[CAD and scene scripts]
** begin **

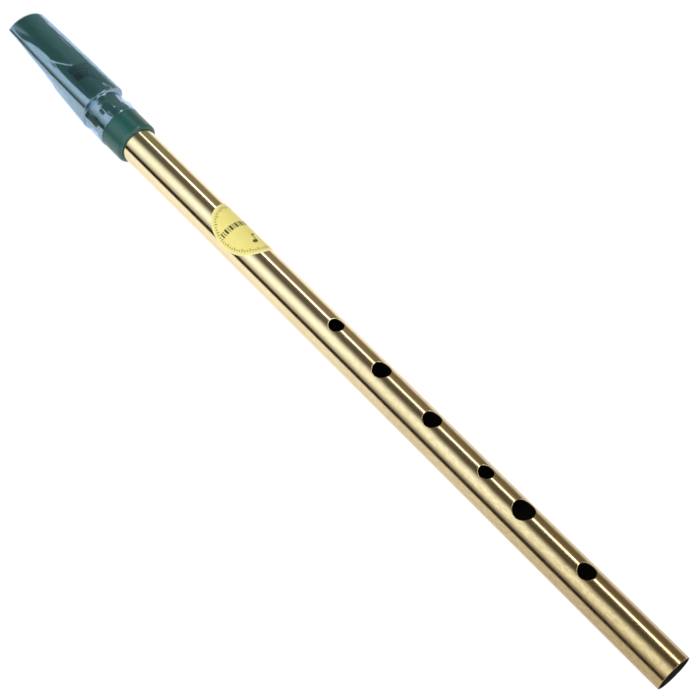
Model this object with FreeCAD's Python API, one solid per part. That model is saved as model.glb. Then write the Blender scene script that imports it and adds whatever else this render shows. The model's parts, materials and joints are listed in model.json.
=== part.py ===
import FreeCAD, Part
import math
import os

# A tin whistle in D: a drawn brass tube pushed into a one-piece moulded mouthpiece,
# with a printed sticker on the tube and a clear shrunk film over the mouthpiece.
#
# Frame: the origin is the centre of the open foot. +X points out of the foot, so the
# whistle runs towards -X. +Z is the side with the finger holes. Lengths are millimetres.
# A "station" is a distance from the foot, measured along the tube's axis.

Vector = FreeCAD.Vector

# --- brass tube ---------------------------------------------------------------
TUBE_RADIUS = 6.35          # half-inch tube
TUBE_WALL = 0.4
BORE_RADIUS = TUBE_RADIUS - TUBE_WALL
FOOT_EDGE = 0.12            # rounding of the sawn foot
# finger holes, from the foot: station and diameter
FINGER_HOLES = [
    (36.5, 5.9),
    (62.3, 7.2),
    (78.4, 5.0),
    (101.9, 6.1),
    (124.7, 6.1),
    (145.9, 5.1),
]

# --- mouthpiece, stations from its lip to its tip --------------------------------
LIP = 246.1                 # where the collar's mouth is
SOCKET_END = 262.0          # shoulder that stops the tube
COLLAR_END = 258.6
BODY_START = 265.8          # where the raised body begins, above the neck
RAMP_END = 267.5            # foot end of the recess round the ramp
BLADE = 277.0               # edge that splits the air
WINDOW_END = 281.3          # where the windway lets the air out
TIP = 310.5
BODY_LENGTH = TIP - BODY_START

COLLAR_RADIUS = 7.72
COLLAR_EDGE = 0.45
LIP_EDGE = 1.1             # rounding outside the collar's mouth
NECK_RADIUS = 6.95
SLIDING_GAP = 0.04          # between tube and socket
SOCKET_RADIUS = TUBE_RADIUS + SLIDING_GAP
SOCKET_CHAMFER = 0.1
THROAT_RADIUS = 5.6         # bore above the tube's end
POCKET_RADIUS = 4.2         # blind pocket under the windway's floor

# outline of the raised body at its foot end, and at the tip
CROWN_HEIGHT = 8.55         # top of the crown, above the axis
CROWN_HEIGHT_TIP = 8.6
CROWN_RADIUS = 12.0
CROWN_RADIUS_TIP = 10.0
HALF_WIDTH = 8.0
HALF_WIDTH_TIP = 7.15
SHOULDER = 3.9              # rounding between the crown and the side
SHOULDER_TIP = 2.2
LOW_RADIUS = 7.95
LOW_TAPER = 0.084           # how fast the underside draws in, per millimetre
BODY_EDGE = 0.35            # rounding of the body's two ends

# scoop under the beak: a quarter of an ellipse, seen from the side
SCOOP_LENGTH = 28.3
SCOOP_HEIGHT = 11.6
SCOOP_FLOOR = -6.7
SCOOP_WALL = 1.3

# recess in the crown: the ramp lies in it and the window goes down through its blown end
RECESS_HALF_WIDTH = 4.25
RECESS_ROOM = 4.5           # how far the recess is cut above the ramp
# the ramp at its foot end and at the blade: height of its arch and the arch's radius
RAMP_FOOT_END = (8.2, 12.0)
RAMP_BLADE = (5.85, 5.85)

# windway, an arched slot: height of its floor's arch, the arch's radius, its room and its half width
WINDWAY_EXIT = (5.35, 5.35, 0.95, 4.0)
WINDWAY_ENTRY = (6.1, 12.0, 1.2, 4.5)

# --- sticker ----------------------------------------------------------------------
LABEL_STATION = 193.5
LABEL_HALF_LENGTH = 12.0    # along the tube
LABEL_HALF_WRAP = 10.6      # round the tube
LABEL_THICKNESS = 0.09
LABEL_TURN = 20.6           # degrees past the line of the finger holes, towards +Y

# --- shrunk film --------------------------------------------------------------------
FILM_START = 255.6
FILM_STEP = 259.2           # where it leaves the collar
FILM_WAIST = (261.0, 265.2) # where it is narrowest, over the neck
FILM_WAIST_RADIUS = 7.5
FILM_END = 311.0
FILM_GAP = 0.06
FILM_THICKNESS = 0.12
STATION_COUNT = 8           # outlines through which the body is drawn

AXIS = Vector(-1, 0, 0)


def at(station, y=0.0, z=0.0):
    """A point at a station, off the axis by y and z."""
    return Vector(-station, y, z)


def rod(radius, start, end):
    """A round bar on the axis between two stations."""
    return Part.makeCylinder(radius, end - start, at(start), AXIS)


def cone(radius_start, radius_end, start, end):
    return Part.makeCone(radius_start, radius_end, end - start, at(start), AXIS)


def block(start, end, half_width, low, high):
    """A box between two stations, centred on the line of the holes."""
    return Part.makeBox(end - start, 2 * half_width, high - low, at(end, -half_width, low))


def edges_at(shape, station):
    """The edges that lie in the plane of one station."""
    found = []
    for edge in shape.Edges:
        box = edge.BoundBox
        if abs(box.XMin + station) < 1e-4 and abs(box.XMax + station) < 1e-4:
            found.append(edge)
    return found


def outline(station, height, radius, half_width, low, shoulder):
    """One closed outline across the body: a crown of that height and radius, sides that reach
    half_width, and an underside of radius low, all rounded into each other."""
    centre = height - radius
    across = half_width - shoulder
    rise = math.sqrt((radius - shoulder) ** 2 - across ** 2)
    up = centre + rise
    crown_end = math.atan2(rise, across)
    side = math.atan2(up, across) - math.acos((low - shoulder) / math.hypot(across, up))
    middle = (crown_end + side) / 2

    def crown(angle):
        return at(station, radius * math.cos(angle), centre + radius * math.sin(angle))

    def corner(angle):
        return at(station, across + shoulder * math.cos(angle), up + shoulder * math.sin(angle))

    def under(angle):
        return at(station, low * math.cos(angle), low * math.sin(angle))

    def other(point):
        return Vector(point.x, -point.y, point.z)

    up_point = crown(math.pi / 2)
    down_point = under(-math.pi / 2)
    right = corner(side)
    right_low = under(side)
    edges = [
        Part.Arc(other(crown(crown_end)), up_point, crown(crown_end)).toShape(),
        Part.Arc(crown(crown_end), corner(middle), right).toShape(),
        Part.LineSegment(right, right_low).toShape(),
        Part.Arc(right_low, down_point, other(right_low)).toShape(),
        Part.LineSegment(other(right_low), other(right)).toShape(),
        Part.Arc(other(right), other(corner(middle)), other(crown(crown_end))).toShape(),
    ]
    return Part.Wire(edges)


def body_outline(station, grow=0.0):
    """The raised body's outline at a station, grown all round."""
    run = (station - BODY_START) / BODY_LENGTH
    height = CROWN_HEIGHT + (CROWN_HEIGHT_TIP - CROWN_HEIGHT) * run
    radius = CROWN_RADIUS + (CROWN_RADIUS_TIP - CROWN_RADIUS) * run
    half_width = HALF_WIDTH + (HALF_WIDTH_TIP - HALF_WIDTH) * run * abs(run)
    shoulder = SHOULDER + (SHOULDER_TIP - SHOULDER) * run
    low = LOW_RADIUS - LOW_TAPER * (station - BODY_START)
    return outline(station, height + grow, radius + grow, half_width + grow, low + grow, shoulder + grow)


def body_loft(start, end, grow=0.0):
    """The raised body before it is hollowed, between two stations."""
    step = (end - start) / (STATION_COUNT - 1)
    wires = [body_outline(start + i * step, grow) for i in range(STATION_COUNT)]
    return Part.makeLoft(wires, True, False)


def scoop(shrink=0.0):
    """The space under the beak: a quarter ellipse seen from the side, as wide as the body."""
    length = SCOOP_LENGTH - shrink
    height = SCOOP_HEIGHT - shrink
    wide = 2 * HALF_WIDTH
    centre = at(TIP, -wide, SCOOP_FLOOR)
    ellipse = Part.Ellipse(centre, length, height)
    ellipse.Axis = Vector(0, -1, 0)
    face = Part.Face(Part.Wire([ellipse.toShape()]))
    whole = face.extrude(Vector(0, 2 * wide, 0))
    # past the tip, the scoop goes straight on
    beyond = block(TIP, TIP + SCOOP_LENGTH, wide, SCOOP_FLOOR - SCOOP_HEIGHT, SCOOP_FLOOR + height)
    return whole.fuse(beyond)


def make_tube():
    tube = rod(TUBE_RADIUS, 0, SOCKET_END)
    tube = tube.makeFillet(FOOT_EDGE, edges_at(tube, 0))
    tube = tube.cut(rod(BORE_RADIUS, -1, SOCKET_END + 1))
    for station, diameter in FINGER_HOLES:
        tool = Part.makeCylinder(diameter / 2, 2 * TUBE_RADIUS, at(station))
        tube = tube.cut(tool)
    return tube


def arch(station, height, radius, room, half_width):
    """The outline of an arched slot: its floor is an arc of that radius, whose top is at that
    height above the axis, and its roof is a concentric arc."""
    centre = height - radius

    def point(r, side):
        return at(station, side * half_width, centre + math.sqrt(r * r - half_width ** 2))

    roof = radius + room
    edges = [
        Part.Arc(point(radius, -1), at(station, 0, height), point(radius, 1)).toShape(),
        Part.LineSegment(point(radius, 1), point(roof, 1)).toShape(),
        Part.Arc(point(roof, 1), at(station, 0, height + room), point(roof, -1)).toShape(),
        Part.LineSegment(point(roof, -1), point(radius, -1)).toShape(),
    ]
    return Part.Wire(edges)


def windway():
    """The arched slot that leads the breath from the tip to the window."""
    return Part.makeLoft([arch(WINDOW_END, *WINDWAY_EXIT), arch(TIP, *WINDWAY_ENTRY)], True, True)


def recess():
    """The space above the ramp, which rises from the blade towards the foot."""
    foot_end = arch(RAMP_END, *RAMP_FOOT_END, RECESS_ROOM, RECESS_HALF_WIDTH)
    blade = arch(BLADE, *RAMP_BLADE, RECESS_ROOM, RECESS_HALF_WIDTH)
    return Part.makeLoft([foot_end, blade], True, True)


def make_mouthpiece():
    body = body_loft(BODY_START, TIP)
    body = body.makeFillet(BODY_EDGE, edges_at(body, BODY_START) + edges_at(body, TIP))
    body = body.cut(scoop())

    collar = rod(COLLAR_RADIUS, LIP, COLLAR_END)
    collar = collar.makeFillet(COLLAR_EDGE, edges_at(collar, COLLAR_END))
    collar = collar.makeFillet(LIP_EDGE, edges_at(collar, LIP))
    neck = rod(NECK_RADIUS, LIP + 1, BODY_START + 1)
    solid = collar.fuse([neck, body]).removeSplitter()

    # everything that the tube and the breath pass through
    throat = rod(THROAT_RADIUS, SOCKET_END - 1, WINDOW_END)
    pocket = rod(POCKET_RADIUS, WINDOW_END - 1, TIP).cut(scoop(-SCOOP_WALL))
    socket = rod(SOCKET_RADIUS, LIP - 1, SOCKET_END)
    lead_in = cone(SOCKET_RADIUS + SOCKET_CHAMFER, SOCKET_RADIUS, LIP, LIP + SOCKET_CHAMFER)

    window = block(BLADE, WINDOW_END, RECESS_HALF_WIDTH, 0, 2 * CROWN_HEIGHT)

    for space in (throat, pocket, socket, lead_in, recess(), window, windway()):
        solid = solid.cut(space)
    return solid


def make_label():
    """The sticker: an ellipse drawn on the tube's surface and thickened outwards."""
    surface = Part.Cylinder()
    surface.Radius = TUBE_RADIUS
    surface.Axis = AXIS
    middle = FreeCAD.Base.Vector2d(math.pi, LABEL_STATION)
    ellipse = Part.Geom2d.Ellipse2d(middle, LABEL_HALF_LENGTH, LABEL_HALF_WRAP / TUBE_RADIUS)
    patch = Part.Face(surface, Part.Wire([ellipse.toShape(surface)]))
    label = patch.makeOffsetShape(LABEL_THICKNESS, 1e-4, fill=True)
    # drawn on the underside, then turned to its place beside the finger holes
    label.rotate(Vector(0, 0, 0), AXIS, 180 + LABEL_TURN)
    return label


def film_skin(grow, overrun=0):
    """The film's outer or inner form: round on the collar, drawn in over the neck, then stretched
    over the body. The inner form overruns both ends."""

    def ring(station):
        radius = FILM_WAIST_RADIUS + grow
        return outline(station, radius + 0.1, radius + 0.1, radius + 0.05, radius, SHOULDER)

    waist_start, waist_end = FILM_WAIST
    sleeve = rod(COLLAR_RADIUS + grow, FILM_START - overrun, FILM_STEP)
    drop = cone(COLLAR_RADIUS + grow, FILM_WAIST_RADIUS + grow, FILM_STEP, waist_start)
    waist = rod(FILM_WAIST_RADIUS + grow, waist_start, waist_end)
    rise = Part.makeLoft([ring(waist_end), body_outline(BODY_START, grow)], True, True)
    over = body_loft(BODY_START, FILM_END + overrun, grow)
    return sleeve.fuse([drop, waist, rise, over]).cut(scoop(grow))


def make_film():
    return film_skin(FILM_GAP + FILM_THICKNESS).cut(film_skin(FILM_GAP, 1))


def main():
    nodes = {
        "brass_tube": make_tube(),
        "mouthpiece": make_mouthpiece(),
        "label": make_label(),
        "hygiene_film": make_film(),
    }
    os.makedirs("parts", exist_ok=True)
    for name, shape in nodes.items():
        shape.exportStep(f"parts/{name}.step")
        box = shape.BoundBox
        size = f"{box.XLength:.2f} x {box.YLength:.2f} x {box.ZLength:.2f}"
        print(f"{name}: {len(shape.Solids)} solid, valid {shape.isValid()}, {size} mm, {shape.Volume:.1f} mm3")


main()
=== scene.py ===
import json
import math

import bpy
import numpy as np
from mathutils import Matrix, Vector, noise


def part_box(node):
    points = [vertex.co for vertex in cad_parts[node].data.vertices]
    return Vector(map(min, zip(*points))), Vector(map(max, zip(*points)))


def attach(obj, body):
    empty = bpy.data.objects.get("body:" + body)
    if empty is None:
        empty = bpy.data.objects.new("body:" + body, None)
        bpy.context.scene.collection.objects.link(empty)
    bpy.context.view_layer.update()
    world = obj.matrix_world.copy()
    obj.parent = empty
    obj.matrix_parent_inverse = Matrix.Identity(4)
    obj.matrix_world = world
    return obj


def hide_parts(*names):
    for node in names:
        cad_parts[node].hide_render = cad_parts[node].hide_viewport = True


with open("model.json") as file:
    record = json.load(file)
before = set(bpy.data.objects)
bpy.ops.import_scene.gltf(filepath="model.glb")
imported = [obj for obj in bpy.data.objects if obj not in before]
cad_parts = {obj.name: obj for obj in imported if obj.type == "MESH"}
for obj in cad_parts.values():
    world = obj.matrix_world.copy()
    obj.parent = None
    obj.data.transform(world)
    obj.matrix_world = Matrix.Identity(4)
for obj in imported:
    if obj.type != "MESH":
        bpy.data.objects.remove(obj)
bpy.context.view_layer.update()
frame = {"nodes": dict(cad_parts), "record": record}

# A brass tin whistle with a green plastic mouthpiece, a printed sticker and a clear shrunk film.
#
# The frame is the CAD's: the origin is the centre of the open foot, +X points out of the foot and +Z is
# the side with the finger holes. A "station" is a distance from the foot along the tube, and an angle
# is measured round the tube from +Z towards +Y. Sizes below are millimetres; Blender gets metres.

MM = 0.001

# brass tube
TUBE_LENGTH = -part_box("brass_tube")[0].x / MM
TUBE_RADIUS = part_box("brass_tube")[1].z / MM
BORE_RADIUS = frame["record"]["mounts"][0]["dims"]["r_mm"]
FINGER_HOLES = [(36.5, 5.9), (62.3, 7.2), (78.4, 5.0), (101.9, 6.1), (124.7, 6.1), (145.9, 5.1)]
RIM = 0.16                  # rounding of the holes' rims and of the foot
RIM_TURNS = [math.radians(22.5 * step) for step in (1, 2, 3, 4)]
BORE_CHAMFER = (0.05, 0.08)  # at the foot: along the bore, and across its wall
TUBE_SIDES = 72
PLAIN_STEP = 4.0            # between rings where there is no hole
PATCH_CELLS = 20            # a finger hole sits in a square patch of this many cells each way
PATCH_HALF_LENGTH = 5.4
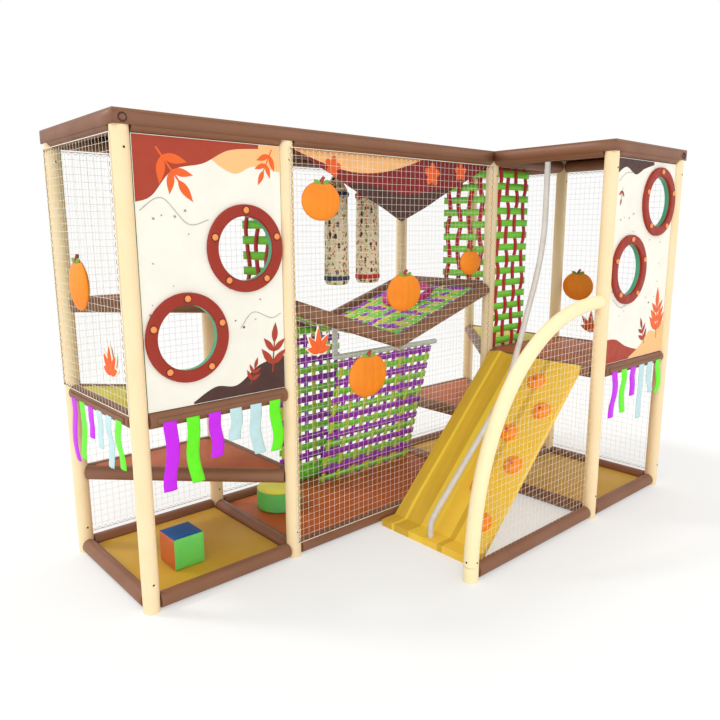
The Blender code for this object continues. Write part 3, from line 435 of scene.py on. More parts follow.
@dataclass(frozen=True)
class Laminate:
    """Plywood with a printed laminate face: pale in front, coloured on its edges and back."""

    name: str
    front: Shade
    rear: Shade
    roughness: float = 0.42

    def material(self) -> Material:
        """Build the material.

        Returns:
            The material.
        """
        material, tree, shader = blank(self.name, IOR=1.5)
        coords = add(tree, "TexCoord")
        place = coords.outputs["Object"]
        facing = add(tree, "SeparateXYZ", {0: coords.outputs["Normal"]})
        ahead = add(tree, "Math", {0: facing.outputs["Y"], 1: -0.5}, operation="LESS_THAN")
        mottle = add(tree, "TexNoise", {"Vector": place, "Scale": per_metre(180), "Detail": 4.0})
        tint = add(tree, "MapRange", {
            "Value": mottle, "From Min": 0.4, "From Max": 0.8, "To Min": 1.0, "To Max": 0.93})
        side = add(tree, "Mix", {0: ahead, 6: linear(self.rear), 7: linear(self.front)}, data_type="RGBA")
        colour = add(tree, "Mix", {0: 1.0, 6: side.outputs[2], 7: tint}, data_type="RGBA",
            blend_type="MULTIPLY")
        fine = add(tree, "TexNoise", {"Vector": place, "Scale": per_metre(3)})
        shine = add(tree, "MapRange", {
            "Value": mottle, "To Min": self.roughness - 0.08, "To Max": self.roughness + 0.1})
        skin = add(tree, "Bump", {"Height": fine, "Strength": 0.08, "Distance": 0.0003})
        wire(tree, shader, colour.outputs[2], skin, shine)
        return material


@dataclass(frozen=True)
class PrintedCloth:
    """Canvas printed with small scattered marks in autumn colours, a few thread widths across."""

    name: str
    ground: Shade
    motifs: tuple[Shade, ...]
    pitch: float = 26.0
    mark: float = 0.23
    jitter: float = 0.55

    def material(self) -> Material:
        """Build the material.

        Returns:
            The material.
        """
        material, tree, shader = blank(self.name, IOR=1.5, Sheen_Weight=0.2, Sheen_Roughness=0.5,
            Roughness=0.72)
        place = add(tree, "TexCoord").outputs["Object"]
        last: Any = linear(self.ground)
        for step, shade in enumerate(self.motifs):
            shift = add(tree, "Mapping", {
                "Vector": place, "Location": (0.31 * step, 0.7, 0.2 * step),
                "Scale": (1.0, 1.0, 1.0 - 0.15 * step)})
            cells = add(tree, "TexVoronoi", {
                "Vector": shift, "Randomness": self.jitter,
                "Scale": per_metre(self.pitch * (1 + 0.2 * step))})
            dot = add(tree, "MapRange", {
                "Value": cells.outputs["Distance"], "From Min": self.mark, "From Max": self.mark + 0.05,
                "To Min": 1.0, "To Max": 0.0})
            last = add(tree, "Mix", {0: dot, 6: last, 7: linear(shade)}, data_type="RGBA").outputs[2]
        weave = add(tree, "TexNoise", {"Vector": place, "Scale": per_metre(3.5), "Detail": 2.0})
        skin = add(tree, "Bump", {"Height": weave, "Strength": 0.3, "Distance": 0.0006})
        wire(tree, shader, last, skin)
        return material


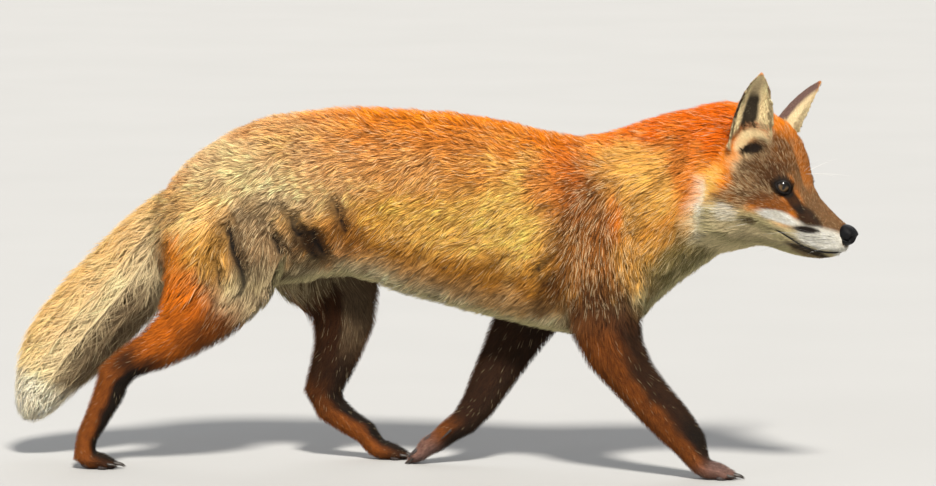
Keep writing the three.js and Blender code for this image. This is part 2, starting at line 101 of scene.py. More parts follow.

** end **

Work required —
Collect the lines that hold "Identity".

Right answer —
    obj.matrix_parent_inverse = Matrix.Identity(4)
    obj.matrix_world = Matrix.Identity(4)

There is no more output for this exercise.